HEAP OVERFLOW - Overwriting the Heap with the vulnerable function strcpy


0 - INTRODUCTION


- The Heap is a memory area whose function is to store variables assigned dynamically at runtime. In the C language the instruction malloc() is used to allocate memory to the heap, so that the access to that memory area is via a pointer returned by malloc().


- For example: char * c = malloc (40); where 40 bytes are allocated to the pointer *c during program execution.

- The Heap is organized by the compiler itself, so overflow attacks are more difficult to exploit and replicate than the remaining overflow attacks. In addition, there is a large dependency on the compiler used, as well as libraries installed.  


- The following example uses the environment CodeBlocks 13.2 of C programming with GNU GCC compiler under Windows operating system. Any test of the program in other environment or compiler would probably give a different result, since as been said dynamic memory allocation at runtime depends heavily on the environment, compiler and used libraries.


1 - EXAMPLE

- In this exercise a successful Heap Overflow attack is performed, taking advantage of the inherent vulnerability of strcpy function of language C.

- C language function strcpy copies the string pointed at the source in the array pointed to the destination, including the final null character, returning it once the destination array makes the copy.

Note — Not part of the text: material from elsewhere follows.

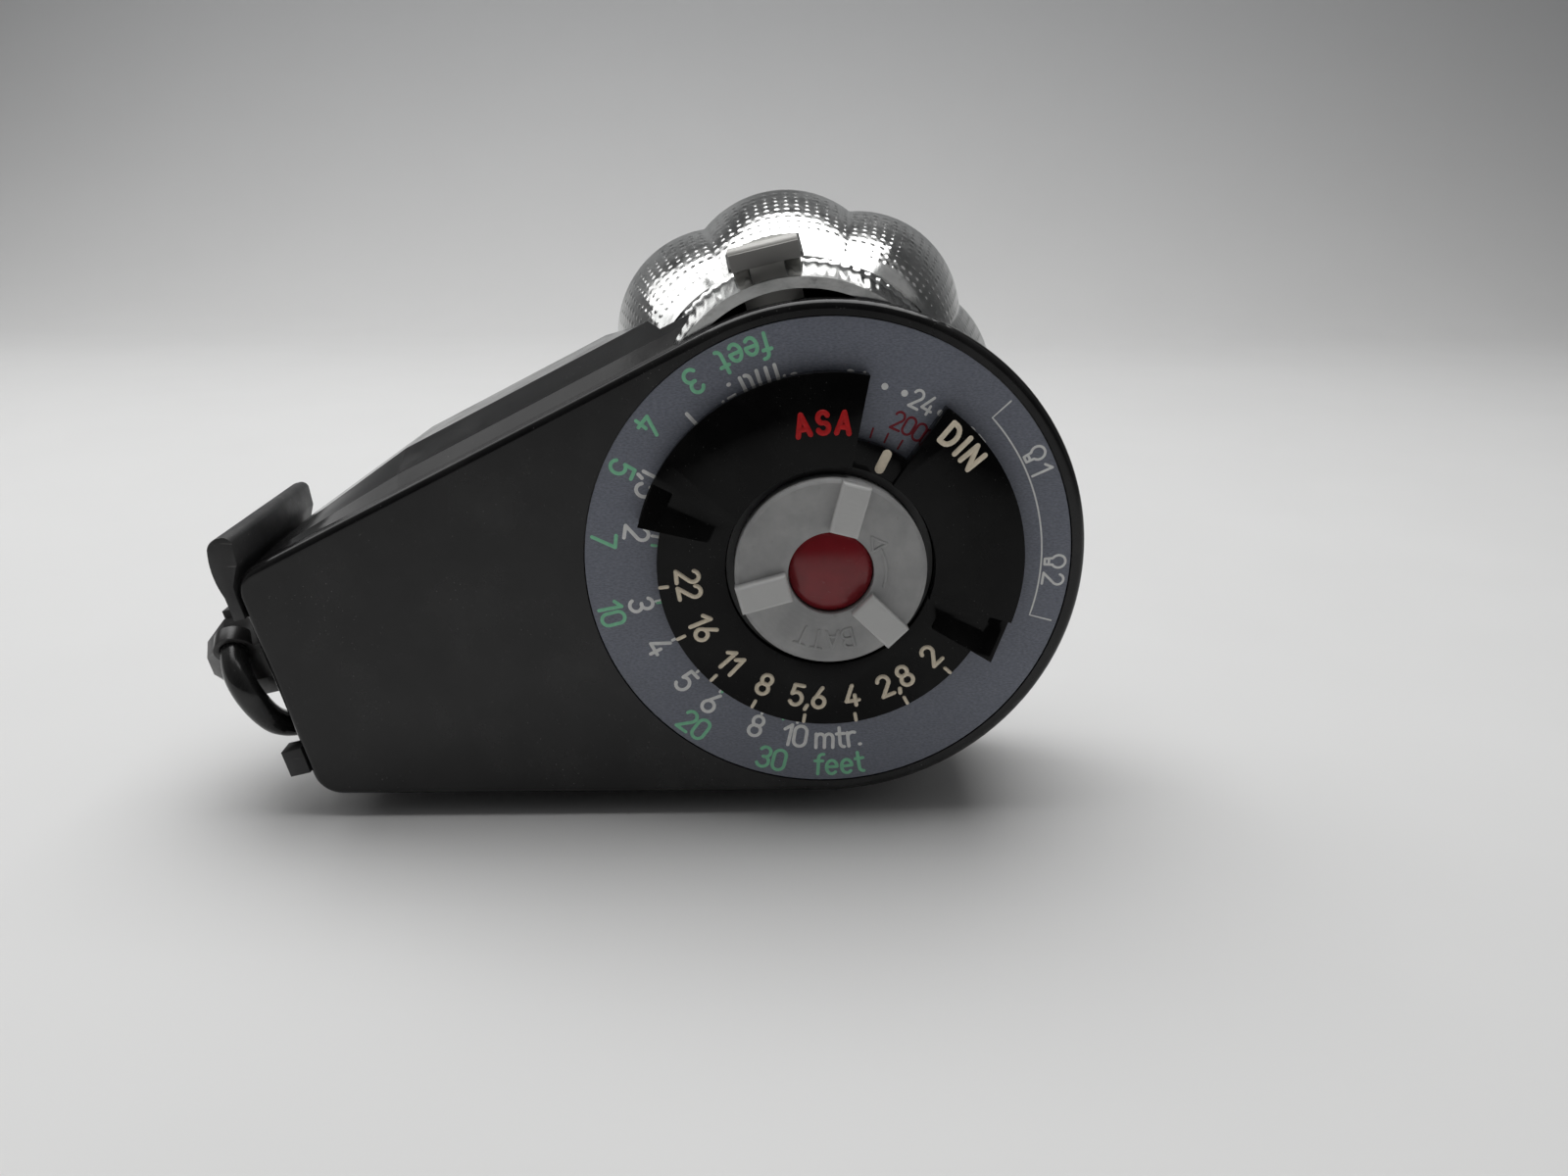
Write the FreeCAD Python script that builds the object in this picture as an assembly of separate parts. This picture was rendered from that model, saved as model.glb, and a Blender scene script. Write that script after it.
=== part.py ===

- Its structure is as follows:


- strcpy is vulnerable to overflow because it is not able to control the size of the copy. It can occur that the copy destination array remains overwritten, overlapping memory locations. To avoid this problem, the size of source array should be at least equal to the target array.

- The goal of the program is to show how by introducing a crafted argument it can be achieved to modify the expected output of the program, taking advantage of the vulnerability of the strcpy function, working specifically on the area dynamic allocation memory (heap).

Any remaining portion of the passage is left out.